>> begin Task data
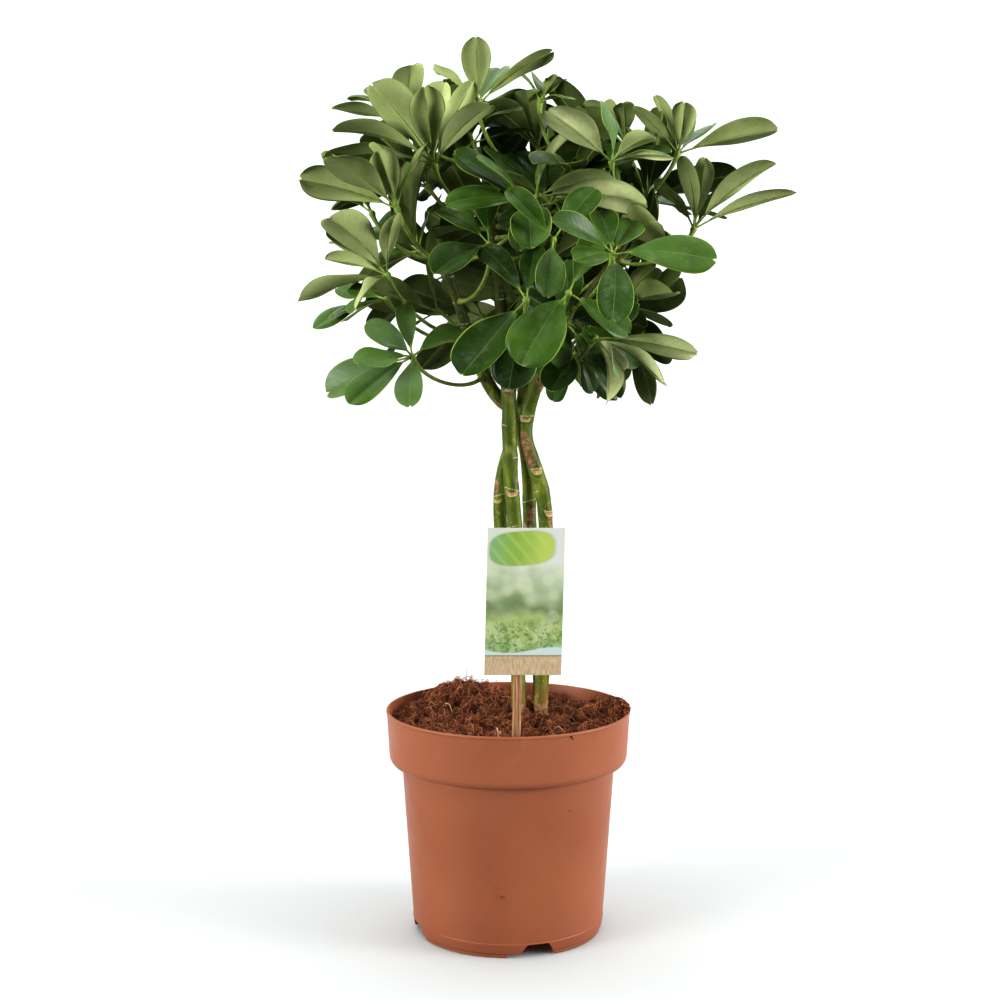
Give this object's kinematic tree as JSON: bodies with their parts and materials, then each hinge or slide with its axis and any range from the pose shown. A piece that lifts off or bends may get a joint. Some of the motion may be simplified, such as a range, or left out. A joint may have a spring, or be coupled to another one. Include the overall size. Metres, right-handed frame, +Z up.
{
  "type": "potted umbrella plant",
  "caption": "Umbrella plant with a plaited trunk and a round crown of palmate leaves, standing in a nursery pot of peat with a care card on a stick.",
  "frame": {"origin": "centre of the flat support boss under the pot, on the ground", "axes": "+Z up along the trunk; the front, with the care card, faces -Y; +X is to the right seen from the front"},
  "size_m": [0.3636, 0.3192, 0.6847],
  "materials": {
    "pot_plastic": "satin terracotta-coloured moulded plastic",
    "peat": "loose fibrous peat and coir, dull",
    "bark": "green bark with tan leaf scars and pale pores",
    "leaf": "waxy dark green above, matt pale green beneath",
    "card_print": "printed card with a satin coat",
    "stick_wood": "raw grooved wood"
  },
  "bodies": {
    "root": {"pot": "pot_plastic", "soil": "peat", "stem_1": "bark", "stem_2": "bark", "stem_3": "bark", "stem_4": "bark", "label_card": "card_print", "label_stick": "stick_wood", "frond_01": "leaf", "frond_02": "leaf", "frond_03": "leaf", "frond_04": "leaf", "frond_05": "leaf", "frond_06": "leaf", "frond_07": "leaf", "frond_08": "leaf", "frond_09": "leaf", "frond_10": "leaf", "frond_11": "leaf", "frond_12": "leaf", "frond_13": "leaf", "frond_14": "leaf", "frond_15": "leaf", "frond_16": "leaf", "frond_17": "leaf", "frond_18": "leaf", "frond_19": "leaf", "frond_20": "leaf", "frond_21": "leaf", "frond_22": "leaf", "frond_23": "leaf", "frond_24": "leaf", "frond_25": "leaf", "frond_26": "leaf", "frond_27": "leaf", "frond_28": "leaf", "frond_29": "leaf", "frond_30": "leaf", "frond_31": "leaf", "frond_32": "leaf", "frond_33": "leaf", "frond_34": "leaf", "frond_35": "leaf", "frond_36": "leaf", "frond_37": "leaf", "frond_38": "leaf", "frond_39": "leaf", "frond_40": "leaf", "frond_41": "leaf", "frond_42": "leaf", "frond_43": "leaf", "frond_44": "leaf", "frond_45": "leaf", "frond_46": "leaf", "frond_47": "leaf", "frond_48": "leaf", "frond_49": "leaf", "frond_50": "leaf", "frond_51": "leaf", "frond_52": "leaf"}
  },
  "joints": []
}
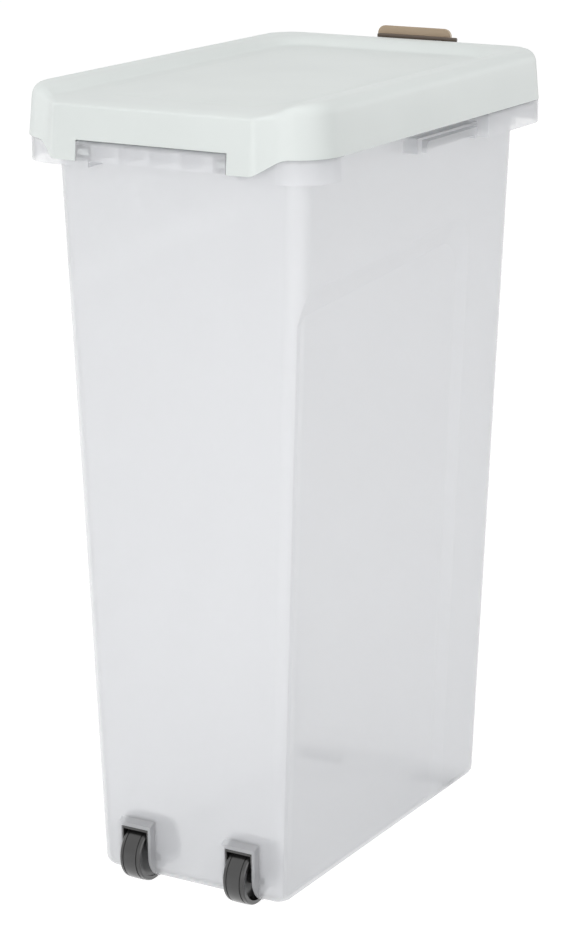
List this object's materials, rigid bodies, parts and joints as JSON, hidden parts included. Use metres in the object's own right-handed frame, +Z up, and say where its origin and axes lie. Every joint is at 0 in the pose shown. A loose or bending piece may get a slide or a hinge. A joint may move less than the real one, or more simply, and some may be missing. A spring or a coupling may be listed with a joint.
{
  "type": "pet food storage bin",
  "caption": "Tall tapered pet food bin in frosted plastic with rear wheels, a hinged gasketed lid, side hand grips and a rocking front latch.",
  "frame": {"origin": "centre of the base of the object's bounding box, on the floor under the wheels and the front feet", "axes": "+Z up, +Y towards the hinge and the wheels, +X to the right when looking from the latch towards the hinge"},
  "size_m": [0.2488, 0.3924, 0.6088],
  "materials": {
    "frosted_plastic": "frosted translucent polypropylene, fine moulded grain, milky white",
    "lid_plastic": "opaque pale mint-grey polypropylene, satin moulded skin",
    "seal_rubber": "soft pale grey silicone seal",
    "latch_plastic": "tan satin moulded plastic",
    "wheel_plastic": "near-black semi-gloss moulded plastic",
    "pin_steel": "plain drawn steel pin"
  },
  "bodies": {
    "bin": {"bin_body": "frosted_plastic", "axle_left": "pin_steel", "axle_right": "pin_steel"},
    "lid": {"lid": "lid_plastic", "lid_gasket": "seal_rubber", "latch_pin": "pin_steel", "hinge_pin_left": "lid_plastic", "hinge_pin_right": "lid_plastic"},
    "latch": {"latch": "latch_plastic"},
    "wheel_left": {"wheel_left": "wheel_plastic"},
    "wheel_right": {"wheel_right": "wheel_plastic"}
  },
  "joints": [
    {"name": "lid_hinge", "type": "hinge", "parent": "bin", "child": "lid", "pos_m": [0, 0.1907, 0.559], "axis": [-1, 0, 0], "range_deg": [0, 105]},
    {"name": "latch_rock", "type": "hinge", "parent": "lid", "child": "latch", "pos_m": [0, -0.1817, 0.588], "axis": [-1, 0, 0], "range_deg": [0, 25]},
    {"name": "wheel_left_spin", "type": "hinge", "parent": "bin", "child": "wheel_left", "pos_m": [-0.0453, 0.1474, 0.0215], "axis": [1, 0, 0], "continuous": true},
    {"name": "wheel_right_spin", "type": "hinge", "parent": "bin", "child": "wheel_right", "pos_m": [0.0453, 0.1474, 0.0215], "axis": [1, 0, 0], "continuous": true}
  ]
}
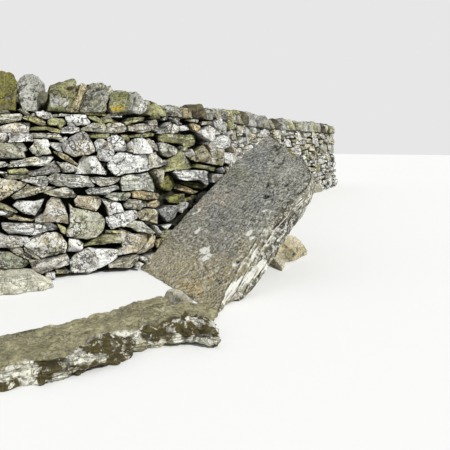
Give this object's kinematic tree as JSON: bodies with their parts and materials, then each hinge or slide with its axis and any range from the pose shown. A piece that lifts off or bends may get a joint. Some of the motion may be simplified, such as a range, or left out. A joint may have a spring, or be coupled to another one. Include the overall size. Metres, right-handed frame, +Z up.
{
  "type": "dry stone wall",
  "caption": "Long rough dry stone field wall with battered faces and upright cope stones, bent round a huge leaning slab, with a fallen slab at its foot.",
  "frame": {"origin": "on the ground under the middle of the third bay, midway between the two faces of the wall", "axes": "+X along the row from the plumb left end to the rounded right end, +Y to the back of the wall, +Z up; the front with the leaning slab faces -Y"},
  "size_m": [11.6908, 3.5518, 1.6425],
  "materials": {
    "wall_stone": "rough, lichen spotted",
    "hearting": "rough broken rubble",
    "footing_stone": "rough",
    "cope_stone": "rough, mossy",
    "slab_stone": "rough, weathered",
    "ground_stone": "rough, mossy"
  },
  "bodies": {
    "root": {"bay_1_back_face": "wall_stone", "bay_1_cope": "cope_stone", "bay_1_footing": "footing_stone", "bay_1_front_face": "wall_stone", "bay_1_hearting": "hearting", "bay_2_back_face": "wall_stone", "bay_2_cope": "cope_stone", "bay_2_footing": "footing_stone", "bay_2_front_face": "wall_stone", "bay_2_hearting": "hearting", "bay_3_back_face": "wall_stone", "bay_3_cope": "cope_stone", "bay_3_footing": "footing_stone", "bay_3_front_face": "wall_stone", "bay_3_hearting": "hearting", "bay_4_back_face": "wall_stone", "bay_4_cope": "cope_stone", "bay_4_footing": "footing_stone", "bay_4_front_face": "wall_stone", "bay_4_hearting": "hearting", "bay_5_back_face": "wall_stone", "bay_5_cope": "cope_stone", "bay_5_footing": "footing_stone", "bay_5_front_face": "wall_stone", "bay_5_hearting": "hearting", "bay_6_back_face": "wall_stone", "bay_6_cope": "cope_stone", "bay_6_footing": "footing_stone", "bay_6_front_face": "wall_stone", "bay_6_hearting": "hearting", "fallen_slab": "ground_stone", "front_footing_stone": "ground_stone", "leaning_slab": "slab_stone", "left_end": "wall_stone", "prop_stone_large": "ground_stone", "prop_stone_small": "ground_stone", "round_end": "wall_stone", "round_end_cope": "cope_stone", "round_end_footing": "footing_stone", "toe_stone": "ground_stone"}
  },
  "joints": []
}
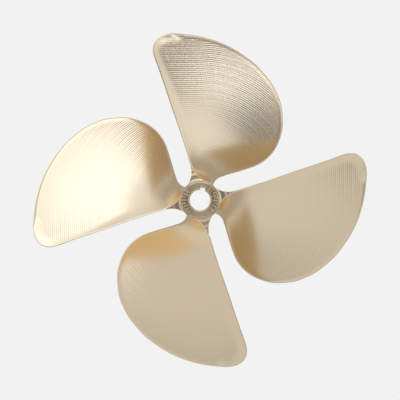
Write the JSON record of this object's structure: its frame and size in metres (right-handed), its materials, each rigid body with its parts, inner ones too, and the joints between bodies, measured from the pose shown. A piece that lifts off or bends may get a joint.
>> end Task data
**The request**
Set down the listing in full, keeping every word exactly as it is.

**Worked answer**
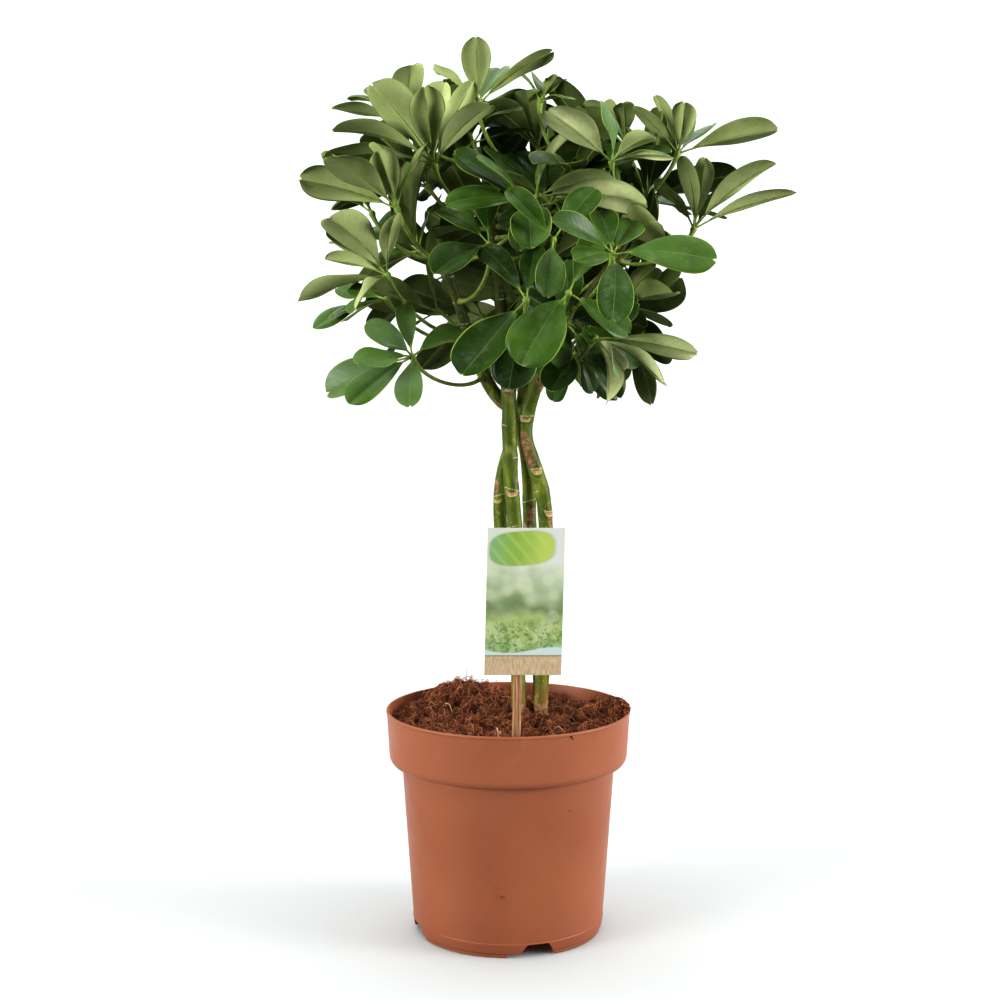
Give this object's kinematic tree as JSON: bodies with their parts and materials, then each hinge or slide with its axis and any range from the pose shown. A piece that lifts off or bends may get a joint. Some of the motion may be simplified, such as a range, or left out. A joint may have a spring, or be coupled to another one. Include the overall size. Metres, right-handed frame, +Z up.
{
  "type": "potted umbrella plant",
  "caption": "Umbrella plant with a plaited trunk and a round crown of palmate leaves, standing in a nursery pot of peat with a care card on a stick.",
  "frame": {"origin": "centre of the flat support boss under the pot, on the ground", "axes": "+Z up along the trunk; the front, with the care card, faces -Y; +X is to the right seen from the front"},
  "size_m": [0.3636, 0.3192, 0.6847],
  "materials": {
    "pot_plastic": "satin terracotta-coloured moulded plastic",
    "peat": "loose fibrous peat and coir, dull",
    "bark": "green bark with tan leaf scars and pale pores",
    "leaf": "waxy dark green above, matt pale green beneath",
    "card_print": "printed card with a satin coat",
    "stick_wood": "raw grooved wood"
  },
  "bodies": {
    "root": {"pot": "pot_plastic", "soil": "peat", "stem_1": "bark", "stem_2": "bark", "stem_3": "bark", "stem_4": "bark", "label_card": "card_print", "label_stick": "stick_wood", "frond_01": "leaf", "frond_02": "leaf", "frond_03": "leaf", "frond_04": "leaf", "frond_05": "leaf", "frond_06": "leaf", "frond_07": "leaf", "frond_08": "leaf", "frond_09": "leaf", "frond_10": "leaf", "frond_11": "leaf", "frond_12": "leaf", "frond_13": "leaf", "frond_14": "leaf", "frond_15": "leaf", "frond_16": "leaf", "frond_17": "leaf", "frond_18": "leaf", "frond_19": "leaf", "frond_20": "leaf", "frond_21": "leaf", "frond_22": "leaf", "frond_23": "leaf", "frond_24": "leaf", "frond_25": "leaf", "frond_26": "leaf", "frond_27": "leaf", "frond_28": "leaf", "frond_29": "leaf", "frond_30": "leaf", "frond_31": "leaf", "frond_32": "leaf", "frond_33": "leaf", "frond_34": "leaf", "frond_35": "leaf", "frond_36": "leaf", "frond_37": "leaf", "frond_38": "leaf", "frond_39": "leaf", "frond_40": "leaf", "frond_41": "leaf", "frond_42": "leaf", "frond_43": "leaf", "frond_44": "leaf", "frond_45": "leaf", "frond_46": "leaf", "frond_47": "leaf", "frond_48": "leaf", "frond_49": "leaf", "frond_50": "leaf", "frond_51": "leaf", "frond_52": "leaf"}
  },
  "joints": []
}
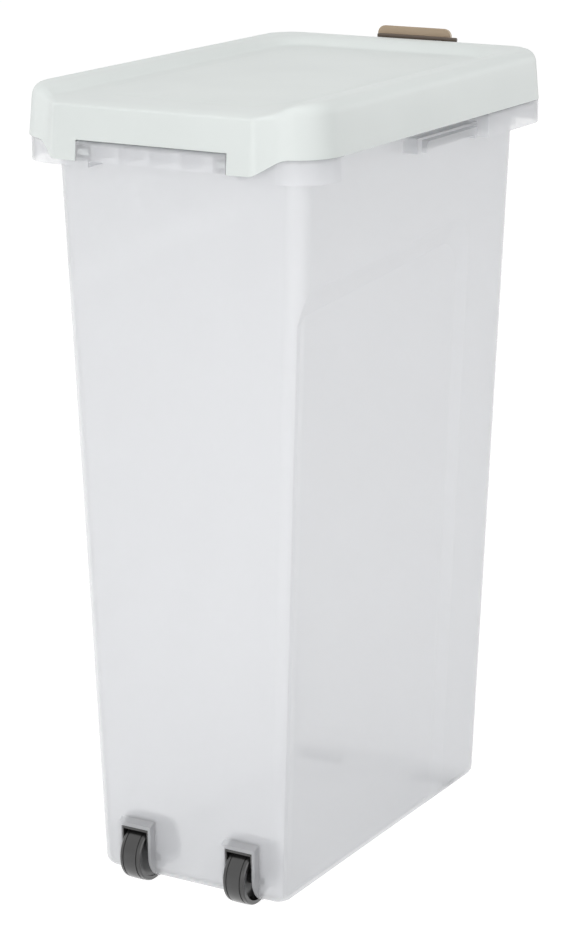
List this object's materials, rigid bodies, parts and joints as JSON, hidden parts included. Use metres in the object's own right-handed frame, +Z up, and say where its origin and axes lie. Every joint is at 0 in the pose shown. A loose or bending piece may get a slide or a hinge. A joint may move less than the real one, or more simply, and some may be missing. A spring or a coupling may be listed with a joint.
{
  "type": "pet food storage bin",
  "caption": "Tall tapered pet food bin in frosted plastic with rear wheels, a hinged gasketed lid, side hand grips and a rocking front latch.",
  "frame": {"origin": "centre of the base of the object's bounding box, on the floor under the wheels and the front feet", "axes": "+Z up, +Y towards the hinge and the wheels, +X to the right when looking from the latch towards the hinge"},
  "size_m": [0.2488, 0.3924, 0.6088],
  "materials": {
    "frosted_plastic": "frosted translucent polypropylene, fine moulded grain, milky white",
    "lid_plastic": "opaque pale mint-grey polypropylene, satin moulded skin",
    "seal_rubber": "soft pale grey silicone seal",
    "latch_plastic": "tan satin moulded plastic",
    "wheel_plastic": "near-black semi-gloss moulded plastic",
    "pin_steel": "plain drawn steel pin"
  },
  "bodies": {
    "bin": {"bin_body": "frosted_plastic", "axle_left": "pin_steel", "axle_right": "pin_steel"},
    "lid": {"lid": "lid_plastic", "lid_gasket": "seal_rubber", "latch_pin": "pin_steel", "hinge_pin_left": "lid_plastic", "hinge_pin_right": "lid_plastic"},
    "latch": {"latch": "latch_plastic"},
    "wheel_left": {"wheel_left": "wheel_plastic"},
    "wheel_right": {"wheel_right": "wheel_plastic"}
  },
  "joints": [
    {"name": "lid_hinge", "type": "hinge", "parent": "bin", "child": "lid", "pos_m": [0, 0.1907, 0.559], "axis": [-1, 0, 0], "range_deg": [0, 105]},
    {"name": "latch_rock", "type": "hinge", "parent": "lid", "child": "latch", "pos_m": [0, -0.1817, 0.588], "axis": [-1, 0, 0], "range_deg": [0, 25]},
    {"name": "wheel_left_spin", "type": "hinge", "parent": "bin", "child": "wheel_left", "pos_m": [-0.0453, 0.1474, 0.0215], "axis": [1, 0, 0], "continuous": true},
    {"name": "wheel_right_spin", "type": "hinge", "parent": "bin", "child": "wheel_right", "pos_m": [0.0453, 0.1474, 0.0215], "axis": [1, 0, 0], "continuous": true}
  ]
}
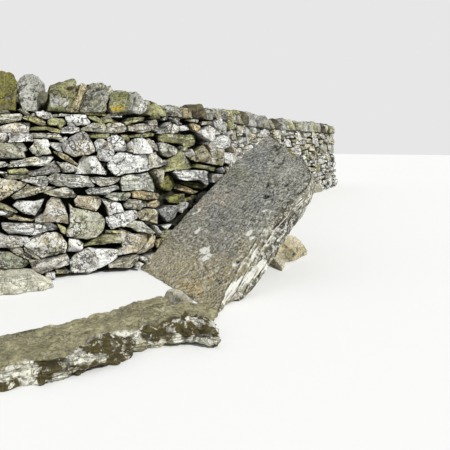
Give this object's kinematic tree as JSON: bodies with their parts and materials, then each hinge or slide with its axis and any range from the pose shown. A piece that lifts off or bends may get a joint. Some of the motion may be simplified, such as a range, or left out. A joint may have a spring, or be coupled to another one. Include the overall size. Metres, right-handed frame, +Z up.
{
  "type": "dry stone wall",
  "caption": "Long rough dry stone field wall with battered faces and upright cope stones, bent round a huge leaning slab, with a fallen slab at its foot.",
  "frame": {"origin": "on the ground under the middle of the third bay, midway between the two faces of the wall", "axes": "+X along the row from the plumb left end to the rounded right end, +Y to the back of the wall, +Z up; the front with the leaning slab faces -Y"},
  "size_m": [11.6908, 3.5518, 1.6425],
  "materials": {
    "wall_stone": "rough, lichen spotted",
    "hearting": "rough broken rubble",
    "footing_stone": "rough",
    "cope_stone": "rough, mossy",
    "slab_stone": "rough, weathered",
    "ground_stone": "rough, mossy"
  },
  "bodies": {
    "root": {"bay_1_back_face": "wall_stone", "bay_1_cope": "cope_stone", "bay_1_footing": "footing_stone", "bay_1_front_face": "wall_stone", "bay_1_hearting": "hearting", "bay_2_back_face": "wall_stone", "bay_2_cope": "cope_stone", "bay_2_footing": "footing_stone", "bay_2_front_face": "wall_stone", "bay_2_hearting": "hearting", "bay_3_back_face": "wall_stone", "bay_3_cope": "cope_stone", "bay_3_footing": "footing_stone", "bay_3_front_face": "wall_stone", "bay_3_hearting": "hearting", "bay_4_back_face": "wall_stone", "bay_4_cope": "cope_stone", "bay_4_footing": "footing_stone", "bay_4_front_face": "wall_stone", "bay_4_hearting": "hearting", "bay_5_back_face": "wall_stone", "bay_5_cope": "cope_stone", "bay_5_footing": "footing_stone", "bay_5_front_face": "wall_stone", "bay_5_hearting": "hearting", "bay_6_back_face": "wall_stone", "bay_6_cope": "cope_stone", "bay_6_footing": "footing_stone", "bay_6_front_face": "wall_stone", "bay_6_hearting": "hearting", "fallen_slab": "ground_stone", "front_footing_stone": "ground_stone", "leaning_slab": "slab_stone", "left_end": "wall_stone", "prop_stone_large": "ground_stone", "prop_stone_small": "ground_stone", "round_end": "wall_stone", "round_end_cope": "cope_stone", "round_end_footing": "footing_stone", "toe_stone": "ground_stone"}
  },
  "joints": []
}
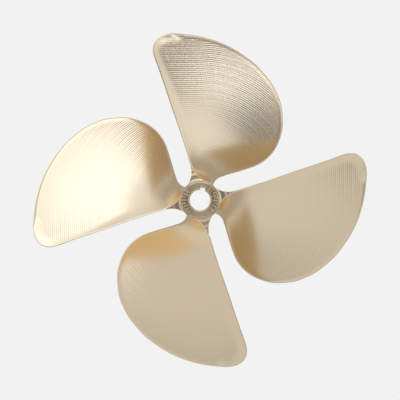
Write the JSON record of this object's structure: its frame and size in metres (right-handed), its materials, each rigid body with its parts, inner ones too, and the joints between bodies, measured from the pose shown. A piece that lifts off or bends may get a joint.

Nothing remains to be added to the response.